AIM OF THE TASK: Give all of the lines again exactly as they read.

PROVIDED MATERIAL:
*-*-*
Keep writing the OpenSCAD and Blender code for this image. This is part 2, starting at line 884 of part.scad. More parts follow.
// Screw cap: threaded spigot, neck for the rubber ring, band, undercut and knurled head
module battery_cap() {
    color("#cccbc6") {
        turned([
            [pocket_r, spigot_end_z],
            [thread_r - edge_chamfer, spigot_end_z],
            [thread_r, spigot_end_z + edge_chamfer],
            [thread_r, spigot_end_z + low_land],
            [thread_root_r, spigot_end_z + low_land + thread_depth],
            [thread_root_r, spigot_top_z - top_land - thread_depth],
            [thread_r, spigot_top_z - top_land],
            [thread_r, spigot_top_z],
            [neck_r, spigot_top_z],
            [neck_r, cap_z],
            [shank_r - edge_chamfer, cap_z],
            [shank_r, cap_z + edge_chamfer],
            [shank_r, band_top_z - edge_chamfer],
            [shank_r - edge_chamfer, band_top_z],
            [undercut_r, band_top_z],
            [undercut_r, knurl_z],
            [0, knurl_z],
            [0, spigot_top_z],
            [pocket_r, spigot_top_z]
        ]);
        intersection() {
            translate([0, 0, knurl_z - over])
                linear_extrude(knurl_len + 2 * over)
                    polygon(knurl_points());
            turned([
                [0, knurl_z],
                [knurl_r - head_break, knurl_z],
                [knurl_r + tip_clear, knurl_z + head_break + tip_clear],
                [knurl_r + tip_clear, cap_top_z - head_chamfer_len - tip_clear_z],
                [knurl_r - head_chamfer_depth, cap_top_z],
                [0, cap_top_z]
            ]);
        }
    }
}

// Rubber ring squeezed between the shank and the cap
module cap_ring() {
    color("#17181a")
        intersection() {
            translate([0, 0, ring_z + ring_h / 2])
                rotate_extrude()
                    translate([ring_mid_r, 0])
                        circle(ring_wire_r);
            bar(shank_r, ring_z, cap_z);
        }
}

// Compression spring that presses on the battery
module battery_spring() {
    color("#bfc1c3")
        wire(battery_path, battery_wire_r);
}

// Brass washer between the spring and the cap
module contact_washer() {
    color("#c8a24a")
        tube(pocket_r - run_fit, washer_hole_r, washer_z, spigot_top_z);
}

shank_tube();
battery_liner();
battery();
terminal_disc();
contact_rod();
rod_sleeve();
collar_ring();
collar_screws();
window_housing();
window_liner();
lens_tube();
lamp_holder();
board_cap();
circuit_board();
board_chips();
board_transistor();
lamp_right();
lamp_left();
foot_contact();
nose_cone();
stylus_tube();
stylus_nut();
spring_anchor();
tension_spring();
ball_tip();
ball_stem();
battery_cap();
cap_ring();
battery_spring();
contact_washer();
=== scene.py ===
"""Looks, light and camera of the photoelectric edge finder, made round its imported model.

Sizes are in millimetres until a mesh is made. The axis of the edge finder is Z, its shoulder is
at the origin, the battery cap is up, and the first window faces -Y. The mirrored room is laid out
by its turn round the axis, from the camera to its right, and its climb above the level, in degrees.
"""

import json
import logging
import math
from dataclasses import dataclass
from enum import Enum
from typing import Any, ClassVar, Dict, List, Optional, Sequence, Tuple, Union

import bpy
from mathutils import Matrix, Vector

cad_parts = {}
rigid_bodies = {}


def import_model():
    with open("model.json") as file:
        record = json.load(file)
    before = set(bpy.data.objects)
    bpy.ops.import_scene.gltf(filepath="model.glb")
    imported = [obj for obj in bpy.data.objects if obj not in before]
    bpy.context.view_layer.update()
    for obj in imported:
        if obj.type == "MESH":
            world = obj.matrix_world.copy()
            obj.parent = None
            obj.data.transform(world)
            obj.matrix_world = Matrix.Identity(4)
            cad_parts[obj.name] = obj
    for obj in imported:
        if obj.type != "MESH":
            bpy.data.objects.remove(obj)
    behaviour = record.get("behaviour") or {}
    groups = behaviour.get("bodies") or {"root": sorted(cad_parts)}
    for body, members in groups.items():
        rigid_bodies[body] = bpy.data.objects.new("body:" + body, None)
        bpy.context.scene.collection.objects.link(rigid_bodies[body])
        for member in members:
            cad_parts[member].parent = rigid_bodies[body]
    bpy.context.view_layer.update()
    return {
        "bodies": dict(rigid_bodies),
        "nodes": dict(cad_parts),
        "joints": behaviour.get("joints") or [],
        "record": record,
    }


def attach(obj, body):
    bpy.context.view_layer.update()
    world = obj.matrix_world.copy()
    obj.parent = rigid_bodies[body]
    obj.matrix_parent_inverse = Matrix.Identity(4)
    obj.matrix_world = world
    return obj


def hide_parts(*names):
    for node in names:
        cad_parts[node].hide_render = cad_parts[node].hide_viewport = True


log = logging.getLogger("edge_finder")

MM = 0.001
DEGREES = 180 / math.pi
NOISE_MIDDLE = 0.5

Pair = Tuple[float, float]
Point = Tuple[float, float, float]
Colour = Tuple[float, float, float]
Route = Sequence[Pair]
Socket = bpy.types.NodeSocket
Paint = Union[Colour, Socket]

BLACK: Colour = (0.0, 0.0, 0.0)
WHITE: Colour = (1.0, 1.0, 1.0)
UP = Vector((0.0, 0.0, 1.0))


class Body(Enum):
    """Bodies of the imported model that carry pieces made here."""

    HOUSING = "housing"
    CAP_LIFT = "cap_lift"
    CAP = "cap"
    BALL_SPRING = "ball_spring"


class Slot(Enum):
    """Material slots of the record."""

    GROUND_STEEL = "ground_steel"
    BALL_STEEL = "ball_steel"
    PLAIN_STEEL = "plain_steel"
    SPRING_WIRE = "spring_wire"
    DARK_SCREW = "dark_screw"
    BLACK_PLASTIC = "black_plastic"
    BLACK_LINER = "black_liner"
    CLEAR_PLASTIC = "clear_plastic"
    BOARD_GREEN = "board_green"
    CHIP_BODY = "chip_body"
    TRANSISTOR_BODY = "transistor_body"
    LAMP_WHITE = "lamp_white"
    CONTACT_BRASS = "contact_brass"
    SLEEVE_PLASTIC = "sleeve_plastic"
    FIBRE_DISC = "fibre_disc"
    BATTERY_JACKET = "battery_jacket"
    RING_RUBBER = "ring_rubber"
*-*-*
SOLVED EXERCISE:
Keep writing the OpenSCAD and Blender code for this image. This is part 2, starting at line 884 of part.scad. More parts follow.
// Screw cap: threaded spigot, neck for the rubber ring, band, undercut and knurled head
module battery_cap() {
    color("#cccbc6") {
        turned([
            [pocket_r, spigot_end_z],
            [thread_r - edge_chamfer, spigot_end_z],
            [thread_r, spigot_end_z + edge_chamfer],
            [thread_r, spigot_end_z + low_land],
            [thread_root_r, spigot_end_z + low_land + thread_depth],
            [thread_root_r, spigot_top_z - top_land - thread_depth],
            [thread_r, spigot_top_z - top_land],
            [thread_r, spigot_top_z],
            [neck_r, spigot_top_z],
            [neck_r, cap_z],
            [shank_r - edge_chamfer, cap_z],
            [shank_r, cap_z + edge_chamfer],
            [shank_r, band_top_z - edge_chamfer],
            [shank_r - edge_chamfer, band_top_z],
            [undercut_r, band_top_z],
            [undercut_r, knurl_z],
            [0, knurl_z],
            [0, spigot_top_z],
            [pocket_r, spigot_top_z]
        ]);
        intersection() {
            translate([0, 0, knurl_z - over])
                linear_extrude(knurl_len + 2 * over)
                    polygon(knurl_points());
            turned([
                [0, knurl_z],
                [knurl_r - head_break, knurl_z],
                [knurl_r + tip_clear, knurl_z + head_break + tip_clear],
                [knurl_r + tip_clear, cap_top_z - head_chamfer_len - tip_clear_z],
                [knurl_r - head_chamfer_depth, cap_top_z],
                [0, cap_top_z]
            ]);
        }
    }
}

// Rubber ring squeezed between the shank and the cap
module cap_ring() {
    color("#17181a")
        intersection() {
            translate([0, 0, ring_z + ring_h / 2])
                rotate_extrude()
                    translate([ring_mid_r, 0])
                        circle(ring_wire_r);
            bar(shank_r, ring_z, cap_z);
        }
}

// Compression spring that presses on the battery
module battery_spring() {
    color("#bfc1c3")
        wire(battery_path, battery_wire_r);
}

// Brass washer between the spring and the cap
module contact_washer() {
    color("#c8a24a")
        tube(pocket_r - run_fit, washer_hole_r, washer_z, spigot_top_z);
}

shank_tube();
battery_liner();
battery();
terminal_disc();
contact_rod();
rod_sleeve();
collar_ring();
collar_screws();
window_housing();
window_liner();
lens_tube();
lamp_holder();
board_cap();
circuit_board();
board_chips();
board_transistor();
lamp_right();
lamp_left();
foot_contact();
nose_cone();
stylus_tube();
stylus_nut();
spring_anchor();
tension_spring();
ball_tip();
ball_stem();
battery_cap();
cap_ring();
battery_spring();
contact_washer();
=== scene.py ===
"""Looks, light and camera of the photoelectric edge finder, made round its imported model.

Sizes are in millimetres until a mesh is made. The axis of the edge finder is Z, its shoulder is
at the origin, the battery cap is up, and the first window faces -Y. The mirrored room is laid out
by its turn round the axis, from the camera to its right, and its climb above the level, in degrees.
"""

import json
import logging
import math
from dataclasses import dataclass
from enum import Enum
from typing import Any, ClassVar, Dict, List, Optional, Sequence, Tuple, Union

import bpy
from mathutils import Matrix, Vector

cad_parts = {}
rigid_bodies = {}


def import_model():
    with open("model.json") as file:
        record = json.load(file)
    before = set(bpy.data.objects)
    bpy.ops.import_scene.gltf(filepath="model.glb")
    imported = [obj for obj in bpy.data.objects if obj not in before]
    bpy.context.view_layer.update()
    for obj in imported:
        if obj.type == "MESH":
            world = obj.matrix_world.copy()
            obj.parent = None
            obj.data.transform(world)
            obj.matrix_world = Matrix.Identity(4)
            cad_parts[obj.name] = obj
    for obj in imported:
        if obj.type != "MESH":
            bpy.data.objects.remove(obj)
    behaviour = record.get("behaviour") or {}
    groups = behaviour.get("bodies") or {"root": sorted(cad_parts)}
    for body, members in groups.items():
        rigid_bodies[body] = bpy.data.objects.new("body:" + body, None)
        bpy.context.scene.collection.objects.link(rigid_bodies[body])
        for member in members:
            cad_parts[member].parent = rigid_bodies[body]
    bpy.context.view_layer.update()
    return {
        "bodies": dict(rigid_bodies),
        "nodes": dict(cad_parts),
        "joints": behaviour.get("joints") or [],
        "record": record,
    }


def attach(obj, body):
    bpy.context.view_layer.update()
    world = obj.matrix_world.copy()
    obj.parent = rigid_bodies[body]
    obj.matrix_parent_inverse = Matrix.Identity(4)
    obj.matrix_world = world
    return obj


def hide_parts(*names):
    for node in names:
        cad_parts[node].hide_render = cad_parts[node].hide_viewport = True


log = logging.getLogger("edge_finder")

MM = 0.001
DEGREES = 180 / math.pi
NOISE_MIDDLE = 0.5

Pair = Tuple[float, float]
Point = Tuple[float, float, float]
Colour = Tuple[float, float, float]
Route = Sequence[Pair]
Socket = bpy.types.NodeSocket
Paint = Union[Colour, Socket]

BLACK: Colour = (0.0, 0.0, 0.0)
WHITE: Colour = (1.0, 1.0, 1.0)
UP = Vector((0.0, 0.0, 1.0))


class Body(Enum):
    """Bodies of the imported model that carry pieces made here."""

    HOUSING = "housing"
    CAP_LIFT = "cap_lift"
    CAP = "cap"
    BALL_SPRING = "ball_spring"


class Slot(Enum):
    """Material slots of the record."""

    GROUND_STEEL = "ground_steel"
    BALL_STEEL = "ball_steel"
    PLAIN_STEEL = "plain_steel"
    SPRING_WIRE = "spring_wire"
    DARK_SCREW = "dark_screw"
    BLACK_PLASTIC = "black_plastic"
    BLACK_LINER = "black_liner"
    CLEAR_PLASTIC = "clear_plastic"
    BOARD_GREEN = "board_green"
    CHIP_BODY = "chip_body"
    TRANSISTOR_BODY = "transistor_body"
    LAMP_WHITE = "lamp_white"
    CONTACT_BRASS = "contact_brass"
    SLEEVE_PLASTIC = "sleeve_plastic"
    FIBRE_DISC = "fibre_disc"
    BATTERY_JACKET = "battery_jacket"
    RING_RUBBER = "ring_rubber"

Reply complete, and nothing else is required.